Visualmente, a arte píxel varia entre o rudimentar e o sensacional. Fica-nos uma arte retro de mérito com vários modelos bem construídos e animados e um design de interiores muito competente. A luz podia ter sido mais bem trabalhada e as animações nem sempre são consistentes em estilo entre personagens, para além disso, Souza tem uma animação mais veloz ao deslocar-se na diagonal. Também certos objetos têm uma colisão demasiado alargada. Já a interface, de fonte apropriada e finas linhas douradas, é refinada e contrastante e casa perfeitamente a arte pixelizada de tom retro com o género noir.

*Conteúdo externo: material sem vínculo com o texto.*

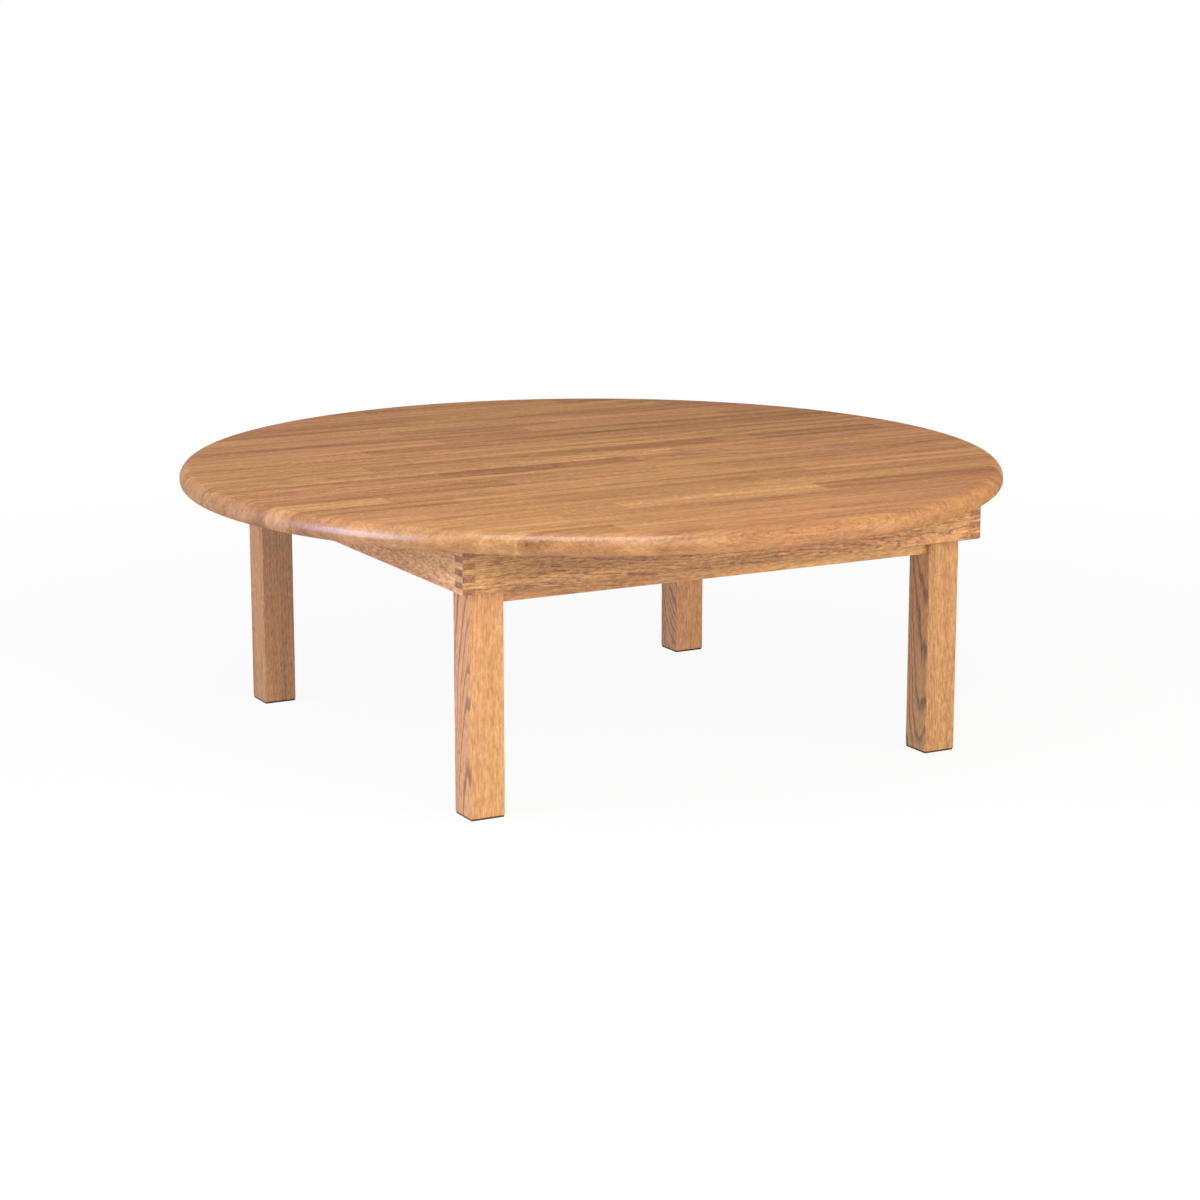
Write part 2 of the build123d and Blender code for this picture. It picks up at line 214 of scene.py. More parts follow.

O jazz que compõe a banda sonora, de produção local, é bastante atmosférico, ainda que nem sempre esteja bem enquadrado nas diferentes partes do jogo e seja por vezes repetitivo. Sem grandes destaques para além dos sons dos itens, como o do isqueiro ou o da recolha de dinheiro, os efeitos sonoros têm qualidade, só o volume do bloqueio de dano inimigo está exageradamente mais alto do que o resto. Note-se ainda que durante as cerca de oito horas de jogo não há nenhum tempo de carregamento.
A direção do jogo dá rédea solta à fortuitidade e sai a perder, mas alcança dessa forma uma ambicionada diversidade. Uma aventura que, apesar das distrações no design, tem alma na sua identidade audiovisual e é capaz de garantir bons momentos, ora nas lutas de bosses bem conseguidas, ora nos gracejos do seu guião. Um começo bastante sóbrio para a indústria açoriana de videojogos nas grandes plataformas.